Schumann Piano Sonata No 3; (3) Romances; Fantasie

Impressive enough but it’s a muted response to Schumann’s mood-swings

Record and Artist Details

Composer or Director: Robert Schumann

Label: Avie

Media Format: CD or Download

Media Runtime: 0

Mastering:

Stereo
DDD

Catalogue Number: AV2177

Tracks:

Composition Artist Credit
Sonata for Piano No. 3 Robert Schumann, Composer
Felipe Scagliusi, Piano
Robert Schumann, Composer
(3) Romanzen Robert Schumann, Composer
Felipe Scagliusi, Piano
Robert Schumann, Composer
Fantasie Robert Schumann, Composer
Felipe Scagliusi, Piano
Robert Schumann, Composer

These are safe and dependable performances of music that cries out for greater romantic ardour and poetic commitment. Safety does not come first in the Third Sonata’s manic mood-swings, in so many mercurial shifts from Florestan’s exuberance to Eusebian rapture and introspection. Felipe Scagliusi (Brazilian-born but Paris-based) may hold the reins in the finale’s Prestissimo possible, chaste in writhing figuration that can easily engulf melodic lines and send the entire structure spinning out of control, but where are the rushes of adrenalin central to such writing, most notably in a climax of juddering tremolandos?

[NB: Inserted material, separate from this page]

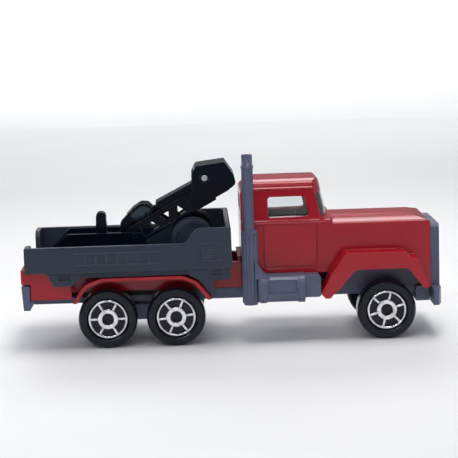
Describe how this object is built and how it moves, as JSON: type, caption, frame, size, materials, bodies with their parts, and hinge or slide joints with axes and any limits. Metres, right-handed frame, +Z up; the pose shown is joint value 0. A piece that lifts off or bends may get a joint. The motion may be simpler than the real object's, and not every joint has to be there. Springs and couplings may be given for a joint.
{
  "type": "toy_tow_truck",
  "caption": "Toy tow truck in die-cast metal and plastic: red bonneted cab, dark grey bed, black folding crane with a hook, bright wheel trims",
  "frame": {"origin": "centre of the truck's footprint on the ground under its bounding box", "axes": "+X towards the front of the truck, +Y to its left-hand side, +Z up"},
  "size_m": [0.082, 0.0284, 0.037],
  "materials": {
    "red_paint": "glossy red enamel on a zinc casting",
    "clear_plastic": "clear moulded glazing",
    "dark_plastic": "matte black plastic",
    "grey_plastic": "satin mid grey plastic",
    "bed_plastic": "satin dark grey plastic",
    "crane_plastic": "glossy black plastic",
    "wheel_plastic": "satin black hard plastic",
    "bright_trim": "bright hot-stamped foil",
    "steel": "plain steel pin"
  },
  "bodies": {
    "body": {"cab_casting": "red_paint", "window_glazing": "clear_plastic", "cab_interior": "dark_plastic", "steering_wheel": "dark_plastic", "grille_bumper": "grey_plastic", "base_plate": "grey_plastic", "side_unit_right": "grey_plastic", "side_unit_left": "grey_plastic", "bed_tub": "bed_plastic", "crane_bracket": "crane_plastic", "bracket_rivets": "steel", "base_rivets": "steel", "rear_axle_carrier": "grey_plastic", "arm_pin": "crane_plastic"},
    "arm": {"crane_arm": "crane_plastic", "jib_rivet": "steel"},
    "jib": {"crane_jib": "crane_plastic", "hook_pin": "crane_plastic"},
    "hook": {"tow_hook": "crane_plastic"},
    "rear_wheelset": {"axle_rear": "steel", "wheel_rear_right": "wheel_plastic", "wheel_rear_left": "wheel_plastic", "trim_rear_right": "bright_trim", "trim_rear_left": "bright_trim"},
    "middle_wheelset": {"axle_middle": "steel", "wheel_middle_right": "wheel_plastic", "wheel_middle_left": "wheel_plastic", "trim_middle_right": "bright_trim", "trim_middle_left": "bright_trim"},
    "front_wheelset": {"axle_front": "steel", "wheel_front_right": "wheel_plastic", "wheel_front_left": "wheel_plastic", "trim_front_right": "bright_trim", "trim_front_left": "bright_trim"}
  },
  "joints": [
    {"name": "rear_roll", "type": "hinge", "parent": "body", "child": "rear_wheelset", "pos_m": [-0.0245, 0, 0.00575], "axis": [0, 1, 0], "continuous": true},
    {"name": "middle_roll", "type": "hinge", "parent": "body", "child": "middle_wheelset", "pos_m": [-0.0112, 0, 0.00575], "axis": [0, 1, 0], "continuous": true},
    {"name": "front_roll", "type": "hinge", "parent": "body", "child": "front_wheelset", "pos_m": [0.03, 0, 0.00575], "axis": [0, 1, 0], "continuous": true},
    {"name": "arm_lift", "type": "hinge", "parent": "body", "child": "arm", "pos_m": [-0.0189, 0, 0.0209], "axis": [0, -1, 0], "range_deg": [0, 24]},
    {"name": "jib_fold", "type": "hinge", "parent": "arm", "child": "jib", "pos_m": [-0.0048, 0, 0.0319], "axis": [0, 1, 0], "range_deg": [0, 60]},
    {"name": "hook_swing", "type": "hinge", "parent": "jib", "child": "hook", "pos_m": [-0.0166, 0, 0.0249], "axis": [0, 1, 0], "range_deg": [0, 50]}
  ]
}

The Three Romances succumb to similar caution with insufficient underlying agitation in No 1 and too generalised a way with melody and counter-melody in No 2 (music that drove Clara to cry out in wonder, “a beautiful love duet. Ah! Robert…I will not give up the Romances”). There is a tired and lethargic response to the bounding rhythms of No 3; and in the Fantasie, arguably Schumann’s greatest keyboard work, there is little to confirm Robert’s view that the first movement is “the most passionate thing I have ever written”. There is too little rhythmic lift in the central march and Scagliusi’s way with the finale will hardly prompt you to think of “shifting sunset vapour” (Andrew Porter). The catalogue bulges with classic performances of this masterpiece and whether you turn to Argerich’s flashes of summer lightning, to Pollini’s sculpted perfection, to Richter, Katchen or Annie Fisher, you will hear playing of a different calibre and dimension. The recordings are impressive, the performances hardly competitive.